Repeat the whole listing exactly as written.

____________________

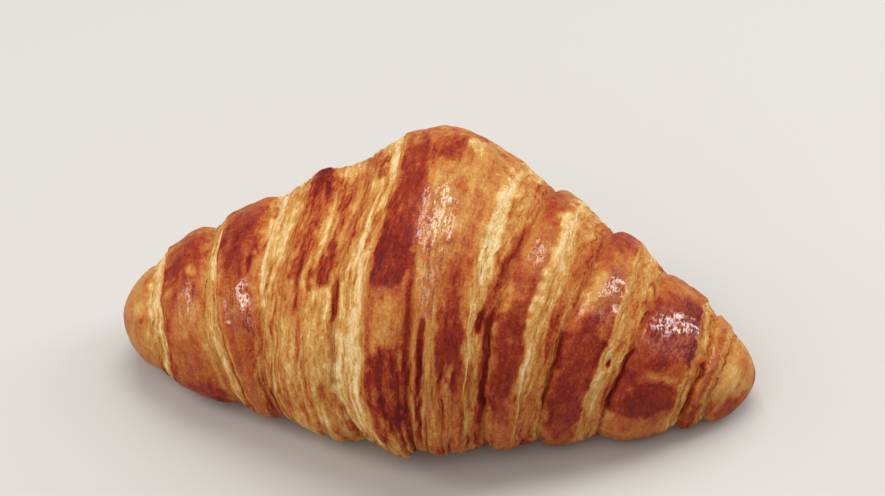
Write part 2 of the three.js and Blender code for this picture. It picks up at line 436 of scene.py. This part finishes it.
def dough(side, lines):
    """Shape and nature of one side's crust, on its lines (rows) at every angle (columns)."""
    sign, count = side["sign"], len(side["turns"])
    w = np.array(lines)
    along = at_line(side, w)
    n = np.floor(w - winding + 1e-9).astype(int)
    p = w - winding - n
    width = turn_width(side, n)
    share = face_share(side, n)
    on_face = p < share
    is_tip = n + 1 + winding > count - 0.5
    down = np.where(share > 0, p / np.maximum(share, 1e-6), 0)
    q = np.clip((p - share) / (1 - share), 0, 1)
    part = np.where(on_face, down - 1, q)

    # The smooth body, and where a place lies on it: across the seams, and in space
    girth, axis_height, out_y, out_z = smooth_body(side, along)
    half_height = np.where(out_z > 0, CROWN, BELLY)
    across = sign * np.interp(w, np.arange(count + 1), side["typical"])
    place = np.stack([across, HALF_DEPTH * girth * out_y, half_height * girth * out_z], -1)
    seed = 10 * (sign + 2)

    # The cut face: layers pulled apart into steps with wandering edges
    groove = seam_value(side, "groove", n)
    foot = -groove * FACE_FOOT
    layer_place = (p * width / LAYER_PITCH
                   + LAYER_WANDERS * grain(place, (4, 16, 16), seed + 1)
                   + LAYER_WAVERS * grain(place, (2, 6, 6), seed + 2))
    layer = layer_place - np.floor(layer_place)
    steps = LAYER_STEP * (0.5 - layer) + FACE_GRAIN * grain(place, (1.1, 9, 9), seed + 3)
    face_edge = smooth(down / 0.12) * smooth((1 - down) / 0.15)
    slope = lerp(seam_value(side, "lip", n), foot, smooth(down) * 0.35 + down * 0.65)
    face_height = slope + steps * face_edge
    # Threads: the gaps between the layers, later painted dark as shade
    threads = smooth(1 - np.minimum(layer, 1 - layer) / THREAD_WIDTH) * face_edge
    threads = threads * smooth(0.5 + grain(place, (3, 8, 8), seed + 11))

    # The band: out of its groove, over its puff and up to the next lip
    puff = seam_value(side, "puff", n) * np.sin(math.pi * q**PUFF_LEAN)
    next_lip = np.where(is_tip, 0, seam_value(side, "lip", n + 1))
    bend = np.minimum(1, (1 - q) / LIP_ROUNDING)
    edge = next_lip * (smooth(q) - LIP_TURN * (1 - bend)**2)
    glaze = spread(side["glazed"], LITTLE_GLAZE, n, part)
    lumps = (BLISTER * grain(place, (9, 9, 9), seed + 4)
             + PIMPLE * grain(place, (4, 3.4, 3.4), seed + 5)
             + lerp(WRINKLE, GLAZED_WRINKLE, glaze) * grain(place, (2, 5, 5), seed + 6))

    # Strips of dough beside each other on the band, with creases between them
    layered = spread(side["layered"], LITTLE_LAYERED, n, part)
    strips = (STRIP * grain(place, (2.4, 22, 22), seed + 8)
              + FIBRE * grain(place, (1.3, 10, 10), seed + 9))
    crease = smooth(1 - np.abs(grain(place, (3.6, 36, 36), seed + 10)) / CREASE_WIDTH)
    crease = crease * smooth((layered - 0.2) / 0.5)
    rough = (lumps + layered * strips - CREASE * crease) * smooth(q / 0.15)
    band_height = lerp(foot, 0, smooth(q / SHOULDER)) + puff + edge + rough

    # All heights together, less where the tips narrow and where the tray presses
    in_groove = np.maximum(0, 1 - np.abs(p - share) * width / GROOVE_HALF_WIDTH)
    cut = groove * (1 - FACE_FOOT) * in_groove * np.where(n < 2, 1, side["grooves_kept"])
    in_crack, depths = cracks(side, n, part, share * width, (1 - share) * width, place, seed)
    height = np.where(on_face, face_height, band_height) - cut - depths
    for *region, much in side["swellings"]:
        height = height + much * cover(region, n, part, 0.9)
    fold = (FOLD_DEPTH * np.maximum(0, 1 - np.abs(sign * w - FOLD_AT) / FOLD_WIDTH)
            * smooth(2 * (1 - np.abs(DEGREES) / FOLD_END)))
    kept = np.minimum(1, girth / FULL_RELIEF_GIRTH) * unpressed()
    raised = (height - fold) * kept

    # The lip leans out over its face, except where there is none
    lean = LIP_LEAN * np.where(on_face, 1 - smooth(down / 0.2), smooth((q - 0.8) / 0.2))
    lean = np.where(is_tip & ~on_face, 0, lean) * np.where(n == 0, ~on_face, 1) * kept
    x = sign * (along + lean)
    y = (HALF_DEPTH * girth + raised) * out_y
    z = axis_height + (half_height * girth + raised) * out_z

    face_layers = FACE_LAYERS * smooth((1 - down) / 0.15)
    lip_layers = np.where(is_tip, 0, FACE_LAYERS * smooth((q - 0.84) / 0.12))
    return {
        "points": np.stack([x, y, press(z)], -1),
        "across": across,
        "turn": n,
        "part": part,
        "layers": np.where(on_face, face_layers, np.maximum(layered, lip_layers)),
        "glaze": np.where(on_face, 0, glaze),
        # Painted shade: dark lines in the cracks, the creases and the gaps between layers
        "dark": np.maximum(in_crack, np.where(on_face, threads, CREASE_PAINTED_SHADE * crease)),
        "place": place,
    }


for side in (LEFT, RIGHT):
    lay_out(side)

left = dough(LEFT, column_lines(LEFT)[::-1])
right = dough(RIGHT, column_lines(RIGHT)[1:])
points = np.concatenate([left["points"], right["points"]])
dough_low, dough_high = points.reshape(-1, 3).min(0), points.reshape(-1, 3).max(0)


# Baking

# How well done each turn's band is, from 0, cream dough, to 1, nearly burnt, and
# its cut face: pairs of a place across it, from -1 at the lip to 0, and how well
# done it is there
LEFT["bands"] = (0.56, 0.28, 0.6, 0.6, 0.46)
RIGHT["bands"] = (0.43, 0.52, 0.58, 0.64, 0.5, 0.32)
LEFT["faces"] = (
    (-1, 0.42), (-0.86, 0.26), (-0.7, 0.05), (-0.48, 0.08), (-0.34, 0.28), (-0.1, 0.34), (0, 0.48),
)
RIGHT["faces"] = (
    (-1, 0.14), (-0.92, 0.06), (-0.74, 0.06), (-0.6, 0.28), (-0.4, 0.44), (0, 0.56),
)
DONE_GROOVE, DONE_LIP, DONE_TRAY = 0.42, 0.4, 0.5
LIP_SHARE, TRAY_SHARE = 0.6, 0.7
LOW_FACES_DARKER = 0.14
LEAST_DONE, MOST_DONE = -0.15, 1

# How much the grain changes how well done a place is
BROAD_IN_FRONT, BROAD_BEHIND = 0.08, 0.2
LUMPS_ON_FACE, LUMPS_ON_BAND = 0.04, 0.09
FINE_LUMPS = 0.07
DONE_STRIP, DONE_FIBRE = 0.27, 0.24
# How much painted shade darkens the cracks, the creases and the gaps between layers
PAINTED_SHADE_LINES = 0.35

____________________

# [THE SOLUTION]
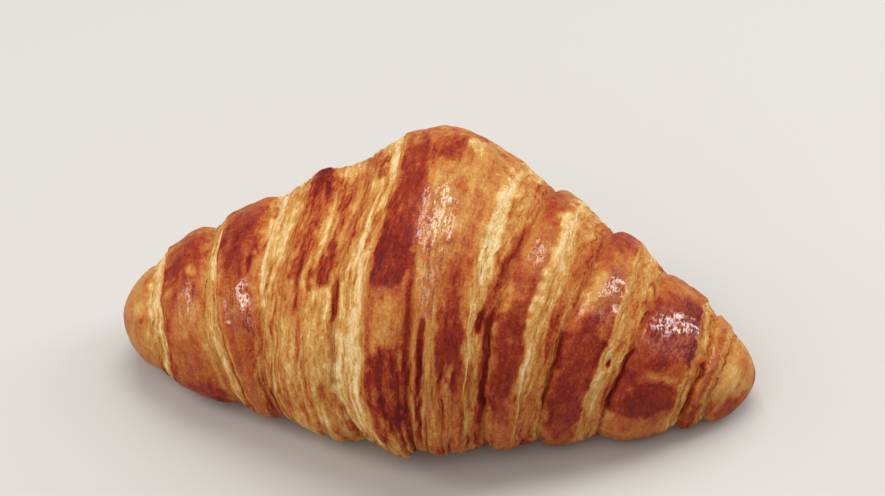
Write part 2 of the three.js and Blender code for this picture. It picks up at line 436 of scene.py. This part finishes it.
def dough(side, lines):
    """Shape and nature of one side's crust, on its lines (rows) at every angle (columns)."""
    sign, count = side["sign"], len(side["turns"])
    w = np.array(lines)
    along = at_line(side, w)
    n = np.floor(w - winding + 1e-9).astype(int)
    p = w - winding - n
    width = turn_width(side, n)
    share = face_share(side, n)
    on_face = p < share
    is_tip = n + 1 + winding > count - 0.5
    down = np.where(share > 0, p / np.maximum(share, 1e-6), 0)
    q = np.clip((p - share) / (1 - share), 0, 1)
    part = np.where(on_face, down - 1, q)

    # The smooth body, and where a place lies on it: across the seams, and in space
    girth, axis_height, out_y, out_z = smooth_body(side, along)
    half_height = np.where(out_z > 0, CROWN, BELLY)
    across = sign * np.interp(w, np.arange(count + 1), side["typical"])
    place = np.stack([across, HALF_DEPTH * girth * out_y, half_height * girth * out_z], -1)
    seed = 10 * (sign + 2)

    # The cut face: layers pulled apart into steps with wandering edges
    groove = seam_value(side, "groove", n)
    foot = -groove * FACE_FOOT
    layer_place = (p * width / LAYER_PITCH
                   + LAYER_WANDERS * grain(place, (4, 16, 16), seed + 1)
                   + LAYER_WAVERS * grain(place, (2, 6, 6), seed + 2))
    layer = layer_place - np.floor(layer_place)
    steps = LAYER_STEP * (0.5 - layer) + FACE_GRAIN * grain(place, (1.1, 9, 9), seed + 3)
    face_edge = smooth(down / 0.12) * smooth((1 - down) / 0.15)
    slope = lerp(seam_value(side, "lip", n), foot, smooth(down) * 0.35 + down * 0.65)
    face_height = slope + steps * face_edge
    # Threads: the gaps between the layers, later painted dark as shade
    threads = smooth(1 - np.minimum(layer, 1 - layer) / THREAD_WIDTH) * face_edge
    threads = threads * smooth(0.5 + grain(place, (3, 8, 8), seed + 11))

    # The band: out of its groove, over its puff and up to the next lip
    puff = seam_value(side, "puff", n) * np.sin(math.pi * q**PUFF_LEAN)
    next_lip = np.where(is_tip, 0, seam_value(side, "lip", n + 1))
    bend = np.minimum(1, (1 - q) / LIP_ROUNDING)
    edge = next_lip * (smooth(q) - LIP_TURN * (1 - bend)**2)
    glaze = spread(side["glazed"], LITTLE_GLAZE, n, part)
    lumps = (BLISTER * grain(place, (9, 9, 9), seed + 4)
             + PIMPLE * grain(place, (4, 3.4, 3.4), seed + 5)
             + lerp(WRINKLE, GLAZED_WRINKLE, glaze) * grain(place, (2, 5, 5), seed + 6))

    # Strips of dough beside each other on the band, with creases between them
    layered = spread(side["layered"], LITTLE_LAYERED, n, part)
    strips = (STRIP * grain(place, (2.4, 22, 22), seed + 8)
              + FIBRE * grain(place, (1.3, 10, 10), seed + 9))
    crease = smooth(1 - np.abs(grain(place, (3.6, 36, 36), seed + 10)) / CREASE_WIDTH)
    crease = crease * smooth((layered - 0.2) / 0.5)
    rough = (lumps + layered * strips - CREASE * crease) * smooth(q / 0.15)
    band_height = lerp(foot, 0, smooth(q / SHOULDER)) + puff + edge + rough

    # All heights together, less where the tips narrow and where the tray presses
    in_groove = np.maximum(0, 1 - np.abs(p - share) * width / GROOVE_HALF_WIDTH)
    cut = groove * (1 - FACE_FOOT) * in_groove * np.where(n < 2, 1, side["grooves_kept"])
    in_crack, depths = cracks(side, n, part, share * width, (1 - share) * width, place, seed)
    height = np.where(on_face, face_height, band_height) - cut - depths
    for *region, much in side["swellings"]:
        height = height + much * cover(region, n, part, 0.9)
    fold = (FOLD_DEPTH * np.maximum(0, 1 - np.abs(sign * w - FOLD_AT) / FOLD_WIDTH)
            * smooth(2 * (1 - np.abs(DEGREES) / FOLD_END)))
    kept = np.minimum(1, girth / FULL_RELIEF_GIRTH) * unpressed()
    raised = (height - fold) * kept

    # The lip leans out over its face, except where there is none
    lean = LIP_LEAN * np.where(on_face, 1 - smooth(down / 0.2), smooth((q - 0.8) / 0.2))
    lean = np.where(is_tip & ~on_face, 0, lean) * np.where(n == 0, ~on_face, 1) * kept
    x = sign * (along + lean)
    y = (HALF_DEPTH * girth + raised) * out_y
    z = axis_height + (half_height * girth + raised) * out_z

    face_layers = FACE_LAYERS * smooth((1 - down) / 0.15)
    lip_layers = np.where(is_tip, 0, FACE_LAYERS * smooth((q - 0.84) / 0.12))
    return {
        "points": np.stack([x, y, press(z)], -1),
        "across": across,
        "turn": n,
        "part": part,
        "layers": np.where(on_face, face_layers, np.maximum(layered, lip_layers)),
        "glaze": np.where(on_face, 0, glaze),
        # Painted shade: dark lines in the cracks, the creases and the gaps between layers
        "dark": np.maximum(in_crack, np.where(on_face, threads, CREASE_PAINTED_SHADE * crease)),
        "place": place,
    }


for side in (LEFT, RIGHT):
    lay_out(side)

left = dough(LEFT, column_lines(LEFT)[::-1])
right = dough(RIGHT, column_lines(RIGHT)[1:])
points = np.concatenate([left["points"], right["points"]])
dough_low, dough_high = points.reshape(-1, 3).min(0), points.reshape(-1, 3).max(0)


# Baking

# How well done each turn's band is, from 0, cream dough, to 1, nearly burnt, and
# its cut face: pairs of a place across it, from -1 at the lip to 0, and how well
# done it is there
LEFT["bands"] = (0.56, 0.28, 0.6, 0.6, 0.46)
RIGHT["bands"] = (0.43, 0.52, 0.58, 0.64, 0.5, 0.32)
LEFT["faces"] = (
    (-1, 0.42), (-0.86, 0.26), (-0.7, 0.05), (-0.48, 0.08), (-0.34, 0.28), (-0.1, 0.34), (0, 0.48),
)
RIGHT["faces"] = (
    (-1, 0.14), (-0.92, 0.06), (-0.74, 0.06), (-0.6, 0.28), (-0.4, 0.44), (0, 0.56),
)
DONE_GROOVE, DONE_LIP, DONE_TRAY = 0.42, 0.4, 0.5
LIP_SHARE, TRAY_SHARE = 0.6, 0.7
LOW_FACES_DARKER = 0.14
LEAST_DONE, MOST_DONE = -0.15, 1

# How much the grain changes how well done a place is
BROAD_IN_FRONT, BROAD_BEHIND = 0.08, 0.2
LUMPS_ON_FACE, LUMPS_ON_BAND = 0.04, 0.09
FINE_LUMPS = 0.07
DONE_STRIP, DONE_FIBRE = 0.27, 0.24
# How much painted shade darkens the cracks, the creases and the gaps between layers
PAINTED_SHADE_LINES = 0.35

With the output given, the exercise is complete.